In evaluating the plaintiff’s claims as they related to each Gartenberg factor, the court stated that: (i) the claims regarding the nature and quality of the adviser’s services were insufficient because the plaintiff did not allege that the Fund has underperformed with respect to comparable funds; (ii) the claims regarding the adviser’s profitability were insufficient because they were based on “unsupported speculation” that the adviser’s costs were equal to the “average fee rate paid by internally-managed BDCs”; (iii) the claims regarding economies of scale were insufficient because the decrease in fees received by the adviser from 2009 to 2015 “indicate[d] some sharing of economies of scale” with the Fund;[19] (iv) the claims regarding the board’s independence and conscientiousness were insufficient because the adviser’s website’s characterization of the independent directors as “members” of the adviser’s “team” was too vague “to overcome the heavy statutory presumption”[20] that the directors are in fact disinterested.

In considering the complaint and determining whether, assuming the truth of the facts asserted therein, it stated a claim upon which relief could be granted, the court concluded that the plaintiff failed to plead facts creating a plausible inference that the defendants were liable. Among other things, the court noted that the plaintiff had failed to meet its burden of showing that the fees paid by the Fund were outside the range that would have been produced by arm’s length bargaining. In this regard, the court observed that charging a fee that is above “industry average” does not violate Section 36(b) and concluded that, because the effective fee rate was within the range of fees paid by other BDCs, the Fund’s fee was not outside of the “outer bounds of arm’s length bargaining.”[21]

To prevail on a motion to dismiss, a defendant must show that the plaintiff’s complaint fails to state a claim upon which relief can be granted.[22] In this regard, the court in Prospect Capital determined that the plaintiff’s complaint did not allege sufficient facts indicating a plausible basis for concluding that the fee at issue was not comparable to what would have been negotiated at arm’s length.

What Are the Implications of Prospect Capital?

As previously noted, Prospect Capital stands in contrast to most other recent Section 36(b) lawsuits in which motions to dismiss have not been granted. However, those other lawsuits have involved either: (i) a “manager of managers” situation, where a fund’s adviser had delegated portfolio management responsibilities to one or more sub-advisers, and the plaintiff claimed that the portion of advisory fees retained by the adviser was excessive given the limited scope of services required to be provided by the adviser; or (ii) a situation where a fund’s adviser received a higher level of compensation from the fund as compared to the compensation that the adviser received for providing similar services as sub-adviser to a non-proprietary fund.
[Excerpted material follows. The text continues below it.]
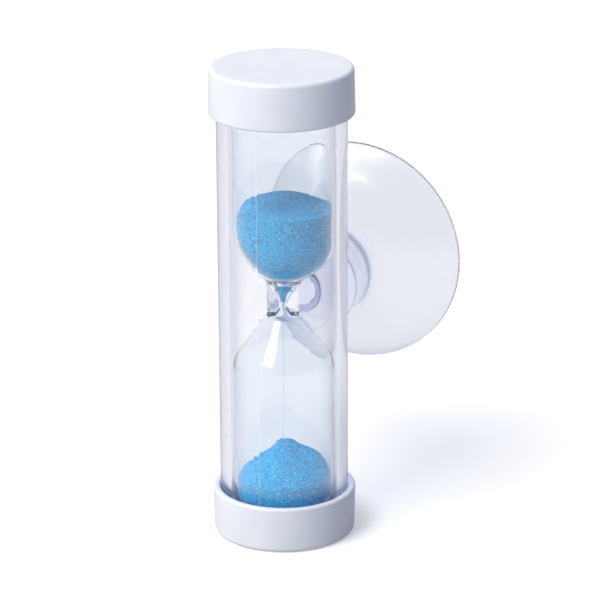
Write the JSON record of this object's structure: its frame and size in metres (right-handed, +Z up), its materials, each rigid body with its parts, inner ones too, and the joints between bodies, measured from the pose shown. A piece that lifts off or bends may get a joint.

In comparison, the adviser in Prospect Capital did not retain a sub-adviser and did not provide advisory services to any clients other than the Fund. Thus, the Prospect Capital decision may reflect the high bar a plaintiff must overcome post-Jones in fashioning a Section 36(b) complaint that will survive a motion to dismiss, absent facts providing strong support for an excessive fee claim.

Authored by Kenneth S. Gerstein, John J. Mahon, Pamela Poland Chen and Jessica A. Falzone.

If you have any questions concerning this Alert, please contact your attorney at Schulte Roth & Zabel or one of the authors.

[1] Susan Paskowitz v. Prospect Capital Management L.P. et al, No. 16-cv-2990 (S.D.N.Y. 2017).

[2] Jones v. Harris Associates L.P., 559 U.S. 335 (2010).

[3] Section 59 of the 1940 Act makes various sections of the 1940 Act, including Section 36(b), applicable to BDCs.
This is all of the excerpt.